Henry Hadad had an audience and a chance, if he wanted it, to address the slipping state of patent protection in the US and around the world.
As president of the Intellectual Property Owners Association, Hadad took the opportunity to rally those who seek to protect the work of innovators. “We as stewards of the system need to look beyond the interests of today for our clients and look to the long-term interests of our country,” he remembers telling the large crowd. “What should we be doing for this system?”
A member of the association told him afterward he sounded “like a patent evangelist.” And, there’s a bit of truth to that.
“I really believe in it, and I want to leave the industry in as strong a position as I can,” says Hadad, who is the senior vice president and deputy general counsel at pharmaceutical giant Bristol-Myers Squibb. “Without predictable and meaningful intellectual property, new therapies will not exist, period.” This is especially true when it comes to biopharmaceuticals.
Companies like Bristol-Myers Squibb will spend billions over decades to develop new biopharmaceutical drugs and therapies. Ensuring a reasonable period of exclusivity is critical to fund research to discover and develop the next generation of life-saving innovation medicines, Hadad says, and it’s a cycle that must be protected. “The biopharmaceutical area is the most reliant on intellectual property to maintain its innovation cycle,” Hadad says.
As innovation in the biopharmaceutical space has become more advanced, patent protection has become, in some cases, more difficult, particularly in the United States. Two things have led to a weakened environment in which US patents are more likely to be overturned: a series of unfavorable Supreme Court decisions making it more difficult to obtain and enforce patents, and a new law permitting those who want to challenge a patent to avoid court and seek serial administrative reviews by the US Patent and Trademark Office, Hadad says.

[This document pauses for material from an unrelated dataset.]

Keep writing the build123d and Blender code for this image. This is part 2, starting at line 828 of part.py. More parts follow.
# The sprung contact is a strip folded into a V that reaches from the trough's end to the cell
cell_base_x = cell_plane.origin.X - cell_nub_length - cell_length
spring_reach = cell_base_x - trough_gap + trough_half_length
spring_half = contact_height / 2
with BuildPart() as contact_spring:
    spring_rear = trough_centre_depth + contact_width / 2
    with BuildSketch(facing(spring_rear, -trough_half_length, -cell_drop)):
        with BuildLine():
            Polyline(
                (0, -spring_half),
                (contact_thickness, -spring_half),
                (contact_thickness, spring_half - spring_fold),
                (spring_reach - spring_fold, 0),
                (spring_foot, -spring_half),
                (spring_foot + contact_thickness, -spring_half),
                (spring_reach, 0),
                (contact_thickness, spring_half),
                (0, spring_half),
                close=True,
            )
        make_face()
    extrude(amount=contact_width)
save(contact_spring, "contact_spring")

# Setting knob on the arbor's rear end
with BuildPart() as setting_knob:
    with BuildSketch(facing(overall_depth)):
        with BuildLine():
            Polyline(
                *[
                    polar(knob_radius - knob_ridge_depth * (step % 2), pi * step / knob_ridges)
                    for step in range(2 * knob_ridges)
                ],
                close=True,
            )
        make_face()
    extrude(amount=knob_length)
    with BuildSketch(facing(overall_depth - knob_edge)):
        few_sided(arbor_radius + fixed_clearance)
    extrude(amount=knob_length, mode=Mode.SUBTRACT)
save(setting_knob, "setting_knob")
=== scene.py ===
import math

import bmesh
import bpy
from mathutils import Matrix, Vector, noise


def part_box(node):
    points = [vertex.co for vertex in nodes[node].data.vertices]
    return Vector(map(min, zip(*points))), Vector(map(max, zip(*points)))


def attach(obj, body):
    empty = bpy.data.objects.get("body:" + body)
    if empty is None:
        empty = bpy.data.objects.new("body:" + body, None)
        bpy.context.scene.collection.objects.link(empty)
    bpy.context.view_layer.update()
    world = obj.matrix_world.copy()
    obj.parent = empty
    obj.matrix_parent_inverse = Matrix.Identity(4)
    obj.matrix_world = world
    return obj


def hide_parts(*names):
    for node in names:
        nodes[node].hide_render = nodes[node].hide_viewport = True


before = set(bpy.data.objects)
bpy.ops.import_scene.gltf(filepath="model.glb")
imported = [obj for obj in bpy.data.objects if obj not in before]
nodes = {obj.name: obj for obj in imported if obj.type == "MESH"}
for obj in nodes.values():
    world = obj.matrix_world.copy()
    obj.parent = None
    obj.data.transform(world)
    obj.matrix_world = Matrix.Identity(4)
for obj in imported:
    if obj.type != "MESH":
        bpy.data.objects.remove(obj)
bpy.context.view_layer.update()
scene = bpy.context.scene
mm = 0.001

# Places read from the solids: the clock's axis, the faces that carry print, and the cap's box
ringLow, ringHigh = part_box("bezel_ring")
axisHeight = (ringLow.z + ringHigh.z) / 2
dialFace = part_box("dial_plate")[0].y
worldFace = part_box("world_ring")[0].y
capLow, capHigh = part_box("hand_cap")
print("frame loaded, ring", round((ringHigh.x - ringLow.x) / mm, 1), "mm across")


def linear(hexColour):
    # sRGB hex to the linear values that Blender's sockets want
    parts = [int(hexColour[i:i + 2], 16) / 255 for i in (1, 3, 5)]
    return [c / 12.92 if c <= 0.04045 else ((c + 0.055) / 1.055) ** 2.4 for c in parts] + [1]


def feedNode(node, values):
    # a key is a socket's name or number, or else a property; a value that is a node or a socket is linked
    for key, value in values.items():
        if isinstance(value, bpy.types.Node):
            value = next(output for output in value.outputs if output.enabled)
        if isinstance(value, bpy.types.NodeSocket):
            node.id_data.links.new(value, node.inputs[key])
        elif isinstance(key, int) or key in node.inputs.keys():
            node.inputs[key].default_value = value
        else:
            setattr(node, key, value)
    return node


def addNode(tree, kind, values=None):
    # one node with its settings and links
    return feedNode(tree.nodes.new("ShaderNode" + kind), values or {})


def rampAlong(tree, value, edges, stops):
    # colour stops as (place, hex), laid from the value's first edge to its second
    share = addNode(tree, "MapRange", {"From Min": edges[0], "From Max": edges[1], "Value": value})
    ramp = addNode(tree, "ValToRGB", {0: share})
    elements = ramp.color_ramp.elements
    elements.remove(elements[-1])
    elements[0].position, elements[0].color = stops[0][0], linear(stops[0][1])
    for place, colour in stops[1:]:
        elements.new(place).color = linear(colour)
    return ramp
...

Research and development investments are a “leap of faith” that require a system that prevents others from simply taking your innovations for their own reward. “Just when US innovators should be investing in research into emerging technologies like precision medicine and artificial intelligence, we have undermined this system,” Hadad says. Beyond the threat to innovation, this encourages other countries to weaken their IP systems as well move investment and job creation overseas.

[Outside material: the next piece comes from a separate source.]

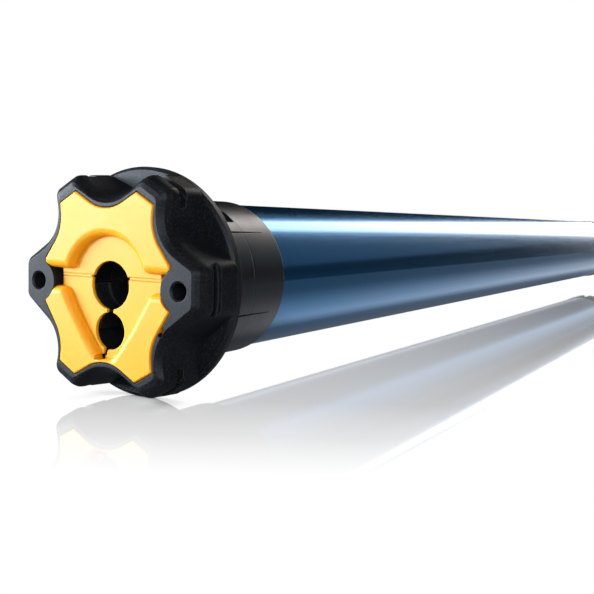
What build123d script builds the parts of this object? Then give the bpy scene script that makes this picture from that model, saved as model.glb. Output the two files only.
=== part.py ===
from build123d import *
import math
import os

# Roller shutter motor: a tubular drive that is screwed to a wall bracket by its star-shaped head.
# Frame: the origin is the middle of the head's front face, +Y runs along the tube to the drive
# wheel, +Z is up and +X is to the right when the face is looked at. Millimetres throughout.

os.makedirs("parts", exist_ok=True)

# Driving dimensions
SCREW_X = 24.0  # bracket screw holes, left and right of the axis
SCREW_R = 2.2
TUBE_R = 22.5
TUBE_WALL = 0.9
BORE_R = TUBE_R - TUBE_WALL
FIT = 0.05  # how much smaller than the bore a piece inside the tube is
RUN = 0.06  # radial running clearance of a shaft or sleeve

HEAD_DEPTH = 13.9  # star block, front to back
COVER_PROUD = 0.4  # the cover stands this far in front of the lip
COVER_BACK = 3.9
RECESS_FLOOR = 2.1
PIN_R = 6.4  # upper hole, for the bracket's pin
INLET_R = 5.0  # lower hole, for the supply plug
INLET_Z = -12.1

FLANGE_R = 31.7
FLANGE_Y0, FLANGE_Y1 = 14.2, 17.6
COLLAR_R = 23.5
COLLAR_STEP_Y = 35.6
COLLAR_END = 51.9
NECK_R = 21.5
TUBE_Y0 = 52.3
PLUG_END = 76.0

# Stations along the tube
Y_BOARD = 80.0
Y_CAPACITOR = 241.0
Y_MOTOR = 325.0
Y_BRAKE = 445.0
Y_GEARS = 471.0
Y_TAIL = 547.0
TUBE_Y1 = 575.0
SHAFT_END = 605.0

# Gears
MODULE = 0.7
SUN_TEETH, PLANET_TEETH, RING_TEETH = 12, 21, 54
PLANET_AT = MODULE * (SUN_TEETH + PLANET_TEETH) / 2
ENCODER_MODULE = 0.55
CROWN_TEETH, PINION_TEETH = 80, 16
PINION_AT = ENCODER_MODULE * (CROWN_TEETH - PINION_TEETH) / 2

parts = {}


def facing(y, x=0.0, z=0.0):
    """A plane across the axis, seen from the front: its x is to the right and its y is up."""
    return Plane(origin=(x, y, z), x_dir=(1, 0, 0), z_dir=(0, -1, 0))


def prism(sketch, y0, y1, x=0.0, z=0.0):
    """A sketch on a facing plane, stretched from y0 to y1."""
    return extrude(facing(y1, x, z) * sketch, y1 - y0)


def rod(r, y0, y1, x=0.0, z=0.0):
    return prism(Circle(r), y0, y1, x, z)


def pipe(outer, inner, y0, y1, x=0.0, z=0.0):
    return prism(Circle(outer) - Circle(inner), y0, y1, x, z)


def box(x0, x1, y0, y1, z0, z1):
    return Pos((x0 + x1) / 2, (y0 + y1) / 2, (z0 + z1) / 2) * Box(x1 - x0, y1 - y0, z1 - z0)


def turned(*profile):
    """A solid turned about the Y axis from (radius, y) points."""
    return revolve(make_face(Polyline(*profile, close=True)), Axis.Y)


def round_y(shape, degrees):
    """Turn a shape about the Y axis, from +X towards +Z."""
    return Rot(0, -degrees, 0) * shape


def polar(r, degrees):
    return r * math.cos(math.radians(degrees)), r * math.sin(math.radians(degrees))


def edges_at(shape, y, most_r=99.0, least_r=0.0):
    """The edges that lie in the plane at y and within a ring about the axis."""
    flat = shape.edges().filter_by_position(Axis.Y, y - 0.01, y + 0.01)
    return [e for e in flat if least_r < math.hypot(e.center().X, e.center().Z) < most_r]


# The star outline


def touching(point, centre, rho):
    """Where the line from a point touches a circle, on the side nearer the origin."""
    dx, dy = point[0] - centre[0], point[1] - centre[1]
    towards, half = math.atan2(dy, dx), math.acos(rho / math.hypot(dx, dy))
    ends = [
        (centre[0] + rho * math.cos(a), centre[1] + rho * math.sin(a))
        for a in (towards + half, towards - half)
    ]
    return min(ends, key=lambda p: math.hypot(*p))


def valley(start, end, r, degrees, rho):
    """The hollow between two lobes: a straight flank, an arc of radius rho and a flank."""
    x, z = polar(r + rho, degrees)
    a, b = touching(start, (x, z), rho), touching(end, (x, z), rho)
    dx, dz = a[0] + b[0] - 2 * x, a[1] + b[1] - 2 * z
    reach = rho / math.hypot(dx, dz)
    return [Line(start, a), ThreePointArc(a, (x + reach * dx, z + reach * dz), b), Line(b, end)]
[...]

It creates an uncertain situation for many companies, both big and small, particularly those looking at significant research and development costs: should they go for ambitious but risky innovation or play it safe? Hadad says that more are playing it safe, and that threatens innovation itself.
“I want to leave the industry in as strong a position as I can. Without predictable and meaningful intellectual property, new therapies will not exist, period.”

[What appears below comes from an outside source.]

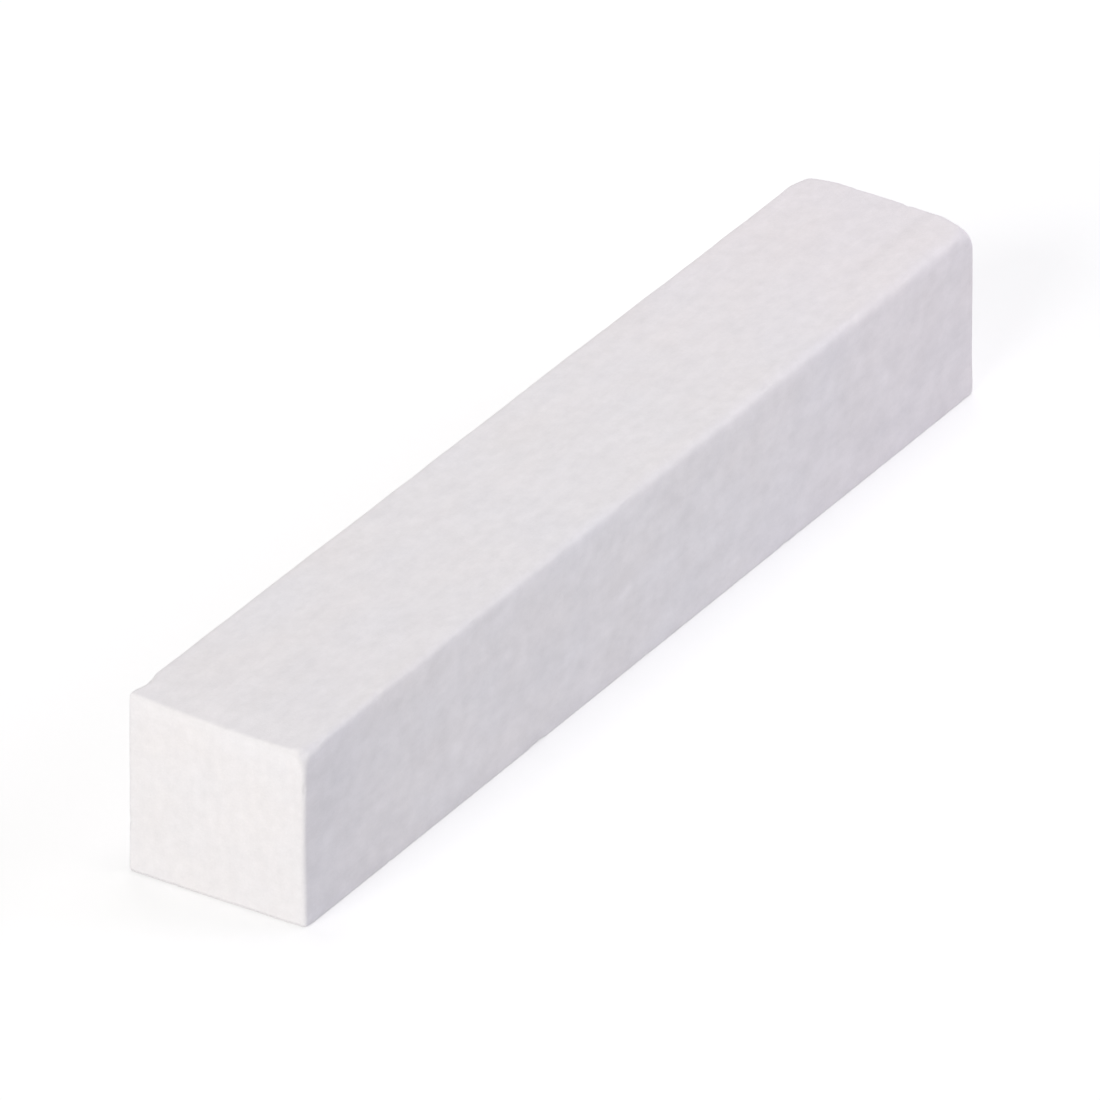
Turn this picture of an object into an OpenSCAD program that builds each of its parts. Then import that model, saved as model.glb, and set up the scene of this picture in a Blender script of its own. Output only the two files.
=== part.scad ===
// A square stick of white chalk, cast in one piece.
// It lies on its base. +X runs along the stick from its clean-cut end to its worn end,
// +Y points to its left side and +Z points up. The origin is the middle of the base.
// All sizes are in millimetres.

/* [Bar] */
// Length of the stick over both ends
stick_length = 74.5; // [30:0.1:120]
// Width of the base, which the mould makes a little wider than the top
base_width = 12; // [8:0.1:25]
// Height of the left side, the taller one
left_height = 11.75; // [8:0.05:25]
// Height of the right side, where the top was struck off a little lower
right_height = 11.4; // [8:0.05:25]
// How far the left side leans in from the base to the top
left_draft = 0.05; // [0:0.05:1]
// How far the right side leans in from the base to the top
right_draft = 0.2; // [0:0.05:1]

/* [Edges] */
// Radius along the two long edges of the top
top_edge_radius = 0.45; // [0.1:0.05:1.5]
// Radius along the edges of the base, which the mould leaves nearly sharp
base_edge_radius = 0.1; // [0.1:0.05:1.5]
// Radius of the top edge and the two upright edges of the clean-cut end
cut_end_radius = 0.3; // [0.1:0.05:1.5]
// Radius of the top edge of the worn end
worn_end_radius = 0.35; // [0.1:0.05:1.5]
// Radius of the upright edge at the left of the worn end
worn_left_radius = 0.9; // [0.1:0.05:3]
// Radius of the upright edge at the right of the worn end
worn_right_radius = 0.35; // [0.1:0.05:3]

/* [Worn corners] */
// How far wear has eaten along the edges from the top right corner of the clean-cut end
cut_right_wear = 1.05; // [0.5:0.05:3]
// The same at the top left corner of the worn end
worn_left_wear = 1.4; // [0.5:0.05:3]
// The same at the top right corner of the worn end, the one that wrote most
worn_right_wear = 1.7; // [0.5:0.05:3]
// Radius of the wear on a corner, for each millimetre that it has eaten along the edges
wear_roundness = 2.6; // [1.5:0.1:5]

/* [Nick] */
// How far behind the clean-cut end the left edge of the top is nicked
nick_place = 1.8; // [1:0.1:10]
// Depth of the nick from the sharp edge, halfway between the top and the side
nick_depth = 0.4; // [0.2:0.05:1]
// Radius of the nick's hollow
nick_radius = 4; // [2:0.5:10]

/* [Hidden] */

half_length = stick_length / 2;
half_width = base_width / 2;
tallest = max(left_height, right_height);
chalk_white = [0.95, 0.94, 0.94];
// Faces on a whole turn of a round
round_faces = 64;
// How far a cutting block reaches past the faces that it cuts
overshoot = 1;

// Corners of the section, with Y to the right and Z up, turning left from the base
section_corners = [
    [-half_width, 0],
    [half_width, 0],
    [half_width - left_draft, left_height],
    [-half_width + right_draft, right_height],
];
section_radii = [base_edge_radius, base_edge_radius, top_edge_radius, top_edge_radius];

// Corners of the outline seen from above
plan_corners = [
    [-half_length, -half_width],
    [half_length, -half_width],
    [half_length, half_width],
    [-half_length, half_width],
];
plan_radii = [cut_end_radius, worn_right_radius, worn_left_radius, cut_end_radius];

// Corners of the outline seen from the right side
side_corners = [
    [-half_length, 0],
    [half_length, 0],
    [half_length, tallest],
    [-half_length, tallest],
];
side_radii = [base_edge_radius, base_edge_radius, worn_end_radius, cut_end_radius];

function unit(v) = v / norm(v);

// A flat outline whose corners are rounded, each to its own radius
module rounded_outline(corners, radii) {
    count = len(corners);
    before = [for (i = [0:count - 1]) unit(corners[(i + count - 1) % count] - corners[i])];
    after = [for (i = [0:count - 1]) unit(corners[(i + 1) % count] - corners[i])];
    half_angle = [for (i = [0:count - 1]) acos(before[i] * after[i]) / 2];
    polygon([
        for (i = [0:count - 1], arm = [before[i], after[i]])
            corners[i] + arm * radii[i] / tan(half_angle[i])
    ]);
    for (i = [0:count - 1])
        translate(corners[i] + unit(before[i] + after[i]) * radii[i] / sin(half_angle[i]))
            circle(r = radii[i], $fn = round_faces);
}

// The bar as it leaves the mould, with its long edges rolled
module cast_bar() {
    translate([-half_length - overshoot, 0, 0])
        rotate([90, 0, 90])
            linear_extrude(stick_length + 2 * overshoot)
                rounded_outline(section_corners, section_radii);
}

// Everything inside the outline seen from above, which rounds the upright edges
module plan_limit() {
    translate([0, 0, -overshoot])
        linear_extrude(tallest + 2 * overshoot)
            rounded_outline(plan_corners, plan_radii);
}

// Everything inside the outline seen from the side, which rounds the ends' cross edges
module side_limit() {
    translate([0, half_width + overshoot, 0])
        rotate([90, 0, 0])
            linear_extrude(base_width + 2 * overshoot)
                rounded_outline(side_corners, side_radii);
}

// Depth of a ball's centre below three square faces, if it cuts each edge "run" from the corner
function ball_depth(run, radius) = (run + sqrt(3 * radius * radius - 2 * run * run)) / 3;

// What wear has taken from the corner of the bar at the given place.
// "outwards" holds the signs of X and Y on that corner; the corner is on the top.
module worn_away(corner, outwards, run) {
    radius = wear_roundness * run;
    depth = ball_depth(run, radius);
    translate(corner)
        mirror([outwards.x < 0 ? 1 : 0, 0, 0])
            mirror([0, outwards.y < 0 ? 1 : 0, 0])
                difference() {
                    translate([-depth, -depth, -depth])
                        cube(depth + overshoot);
                    translate([-depth, -depth, -depth])
                        sphere(r = radius, $fn = round_faces);
                }
}

// What a knock has taken from the left edge of the top, near the clean-cut end
module nick() {
    out = (nick_radius - nick_depth) / sqrt(2);
    translate([-half_length + nick_place, half_width - left_draft + out, left_height + out])
        sphere(r = nick_radius, $fn = round_faces);
}

// The whole stick
module chalk_stick() {
    left_top = half_width - left_draft;
    right_top = -half_width + right_draft;
    color(chalk_white)
        difference() {
            intersection() {
                cast_bar();
                plan_limit();
                side_limit();
            }
            worn_away([-half_length, right_top, right_height], [-1, -1], cut_right_wear);
            worn_away([half_length, left_top, left_height], [1, 1], worn_left_wear);
            worn_away([half_length, right_top, right_height], [1, -1], worn_right_wear);
            nick();
        }
}

chalk_stick();
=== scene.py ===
import math
from collections import namedtuple

import bmesh
import bpy
from mathutils import Matrix, Vector, noise


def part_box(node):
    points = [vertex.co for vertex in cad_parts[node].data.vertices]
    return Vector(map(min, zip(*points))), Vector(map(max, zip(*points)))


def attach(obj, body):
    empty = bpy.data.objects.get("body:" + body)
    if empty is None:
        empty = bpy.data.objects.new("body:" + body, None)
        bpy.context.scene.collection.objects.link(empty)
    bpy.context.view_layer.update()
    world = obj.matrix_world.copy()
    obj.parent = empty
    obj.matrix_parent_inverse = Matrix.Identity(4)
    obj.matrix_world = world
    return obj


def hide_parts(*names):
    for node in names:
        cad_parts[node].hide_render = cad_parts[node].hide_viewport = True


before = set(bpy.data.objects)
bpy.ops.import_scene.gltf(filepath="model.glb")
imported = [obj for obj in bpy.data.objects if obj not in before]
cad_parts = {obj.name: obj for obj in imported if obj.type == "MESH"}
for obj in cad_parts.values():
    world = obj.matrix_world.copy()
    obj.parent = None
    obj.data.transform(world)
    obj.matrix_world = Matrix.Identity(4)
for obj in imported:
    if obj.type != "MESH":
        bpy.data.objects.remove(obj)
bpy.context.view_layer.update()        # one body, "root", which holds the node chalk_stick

# The stick, in millimetres. +X runs from its cut end to its worn end, +Y points to its
# left side and +Z up, and the origin is the middle of its base.
MM = 0.001
_, stick_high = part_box("chalk_stick")
HALF_LENGTH = stick_high.x / MM
HALF_WIDTH = 6.0
HEIGHT = 11.75          # of the left side, the taller one
TOP_FALL = 0.35         # how far the top slopes down from the left side to the right
LEFT_DRAFT = 0.05       # how far the left side leans in at the top
RIGHT_DRAFT = 0.2       # how far the right side leans in at the top
CUT_END = -HALF_LENGTH
WORN_END = HALF_LENGTH

# How far the middle of the top sags at the cut end, and how far back the sag begins
CUT_END_SAG = 0.22
SAG_LENGTH = 3
# The same for the bulge of the right side's upper part
CUT_END_BULGE = 0.13
BULGE_LENGTH = 13
BULGE_FOOT = 0.4        # where the bulge begins, as a share of the height

# Radii of the rolled edges
BASE_RADIUS = 0.1
CUT_BASE_RADIUS = 0.28  # of the base edge of the cut end
TOP_RADIUS = 0.42       # of the long edges of the top
WRITING_RADIUS = 0.8    # of the right one of these at the worn end, which wrote most
CUT_END_RADIUS = 0.36
WORN_END_RADIUS = 0.3
# Over what length one radius passes into the next
CUT_BLEND = 3           # back from the cut end
CUT_BASE_BLEND = 1      # the same along the base
WORN_BLEND = 5          # back from the worn end
BASE_BLEND = 3          # up from the base

# Worn places: the middle of each, its added radius, and its reach along X, Y and Z
WornPlace = namedtuple("WornPlace", "middle added reach")
ENDLESS = 1000          # a reach along which the wear doesn't fade
WORN_PLACES = [
    # Nick in the left edge of the top, near the cut end
    WornPlace((CUT_END + 1.75, HALF_WIDTH, HEIGHT), added=0.4, reach=(1.3, 1.3, 1.3)),
    # Top right corner of the cut end
    WornPlace((CUT_END + 0.4, -HALF_WIDTH, HEIGHT), added=0.5, reach=(2.4, 1.4, 1.6)),
    # Left upright edge of the worn end, all the way up, and the corner above it
    WornPlace((WORN_END, HALF_WIDTH, HEIGHT / 2), added=0.55, reach=(2.6, 2.6, ENDLESS)),
    WornPlace((WORN_END, HALF_WIDTH, HEIGHT), added=0.3, reach=(2.4, 2.4, 2.4)),
    # Top right corner of the worn end, the one that wrote most
    WornPlace((WORN_END, -HALF_WIDTH, HEIGHT), added=0.9, reach=(2.6, 2.6, 1.6)),
]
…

His passion for patent and innovation protection began as an undergraduate biology major, but timing and fate steered him in a different direction. When Hadad entered law school in 1988, patent law was becoming more in vogue with the creation of the Court of Appeals for the Federal Circuit in 1982. The Hatch-Waxman Act passed a couple years later, creating a pathway for generic drug approvals and a framework for challenging pharmaceutical patents.
Law firms were beginning to staff up, and that offered an opportunity for Hadad at a time when patent law was quickly becoming an important specialty. “I loved it. I thought it was really interesting, and it seemed like there was a greater purpose,” Hadad says.
He has had to learn his fair share of advanced science to keep up, and he’s the first to admit there are others who are more steeped in the science than he is. But his team is particularly adept at identifying advancements that can and should be protected—and they are passionate about doing so.
It’s about more than one drug or one invention. For Hadad, it comes down to a society that continues to dream big and invest in trying to find true innovations. This comes into focus when Hadad considers the sweep of his life.
Hadad is the grandson of Lebanese immigrants who made their way through Ellis Island and saw a world emerge from no running water or electricity to automobiles, radio, and television. He wonders what his grandparents would have thought of the Information Age and technologies available now. “My grandfather, also named Henry, was particularly appreciative of how this country rewarded creativity and innovation,” he says, “and how it drove the advancement of our society.
“Since the beginning of this country, we’ve had a patent system that has led to the greatest innovations in history,” Hadad said. “It is our responsibility to foster this system so that future generations can create the next great advancement.”